How GPS Works: Narrowing the Focus

By combining data from four satellites at once, a GPS receiver can pinpoint its position on the globe through a process called trilateration. Here’s how it works.

  • A signal broadcast from a single satellite is picked up by a GPS receiver, which then calculates the distance from the receiver to the satellite. This process creates a circle (technically a sphere, since it represents our three-dimensional world) that identifies a circular area on the earth’s surface where the GPS receiver could be located.
  • A second satellite signal to the GPS receiver creates a second circle, which overlaps the first. This narrows down the potential location of the GPS receiver to one of two points where these circles intersect.
  • A third satellite signal creates a third circle. The point where all three circles intersect can now identify a precise terrestrial location, although data from a fourth satellite is usually added to validate the information provided by the other three and to provide a three-dimensional reading that allows for the calculation of the GPS device’s altitude. Most consumer GPS devices can receive signals from up to six satellites at one time, but only four are needed for an accurate reading.

How GPS Works: Accuracy

When the forerunner of today’s Global Positioning System was launched by the U.S. Navy in 1957 to track submarines during the Cold War, GPS was largely a military technology inaccessible to consumers. That began to change in 1983, when the U.S. announced it would make GPS available for civilian use as a way of improving aviation safety, which led to the introduction in 1988 of the first hand-held GPS device (Magellan’s NAV 1000, a 1.5-pound, $3,000 device with just a couple of hours of battery life). But in 1990, the U.S. Department of Defense began decreasing the accuracy of GPS readings for nonmilitary users. Selective Availability, as this degradation of GPS accuracy was known, was discontinued in 2000, giving consumer users the same precision long enjoyed by the military. GPS devices now are accurate to within 7 meters (about 22 feet) anywhere on the planet around 95 percent of the time.

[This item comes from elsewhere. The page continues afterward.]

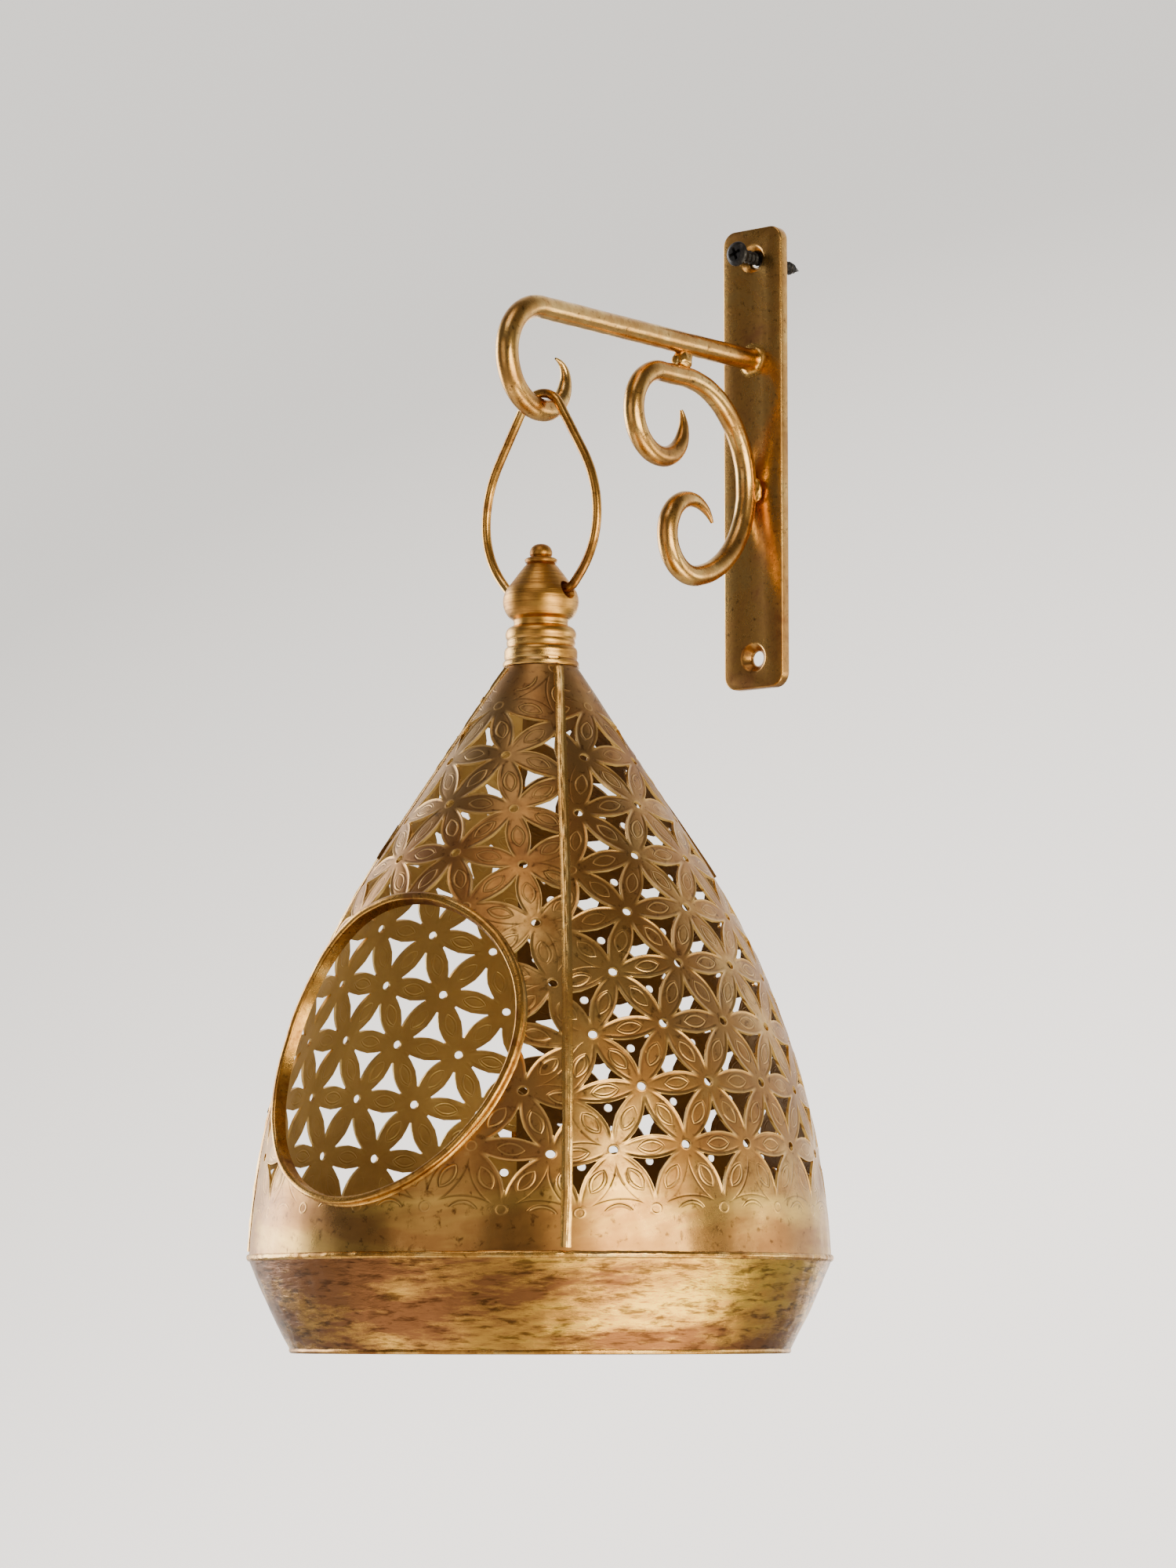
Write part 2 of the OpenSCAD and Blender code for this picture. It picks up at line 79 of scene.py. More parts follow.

What about the other five percent of the time? There are several factors that can affect GPS accuracy.

  • Physical obstructions: Large masses such as mountains, trees, and buildings can alter the arrival time (the length of time it takes a signal to travel from satellite to GPS device) resulting in a skewed location reading. This is most pronounced in cities, where a signal often bounces off buildings before being read by the device. 
  • Atmospheric anomalies: Solar storms, disruptions in the ionosphere, or even heavy storm clouds can hinder the delivery of a clear signal from satellites to GPS devices. 
  • Intentional interference: Jamming or spoofing devices such as those created by the military to conceal vehicle and troop movements have gained wider use by car thieves, speeding drivers and toll scofflaws despite being outlawed in many countries, including the U.S.


The constellation of 31 GPS satellites developed and operated by the U.S. is just one of four global positioning systems that are currently operating in medium earth orbit. The other three are Galileo, developed and operated by the European Union; GLONASS, developed and operated by Russia; and BeiDou, developed and operated by China. Japan and India also have plans to expand their regional satellite tracking systems to global coverage.

GPS satellites circle the earth twice a day at an altitude of 13,000 miles while traveling at a speed of 8,700 miles per hour. Between them, the four global satellite tracking systems have around 115 satellites in orbit.

In addition to pinpointing location, GPS data is useful for tracking, navigation, setting waypoints and as the basis for a wide range of research projects on animal behavior, from the usage of core areas by whitetail deer to the transglobal migration of large ocean predators such as great white sharks and bluefin tuna.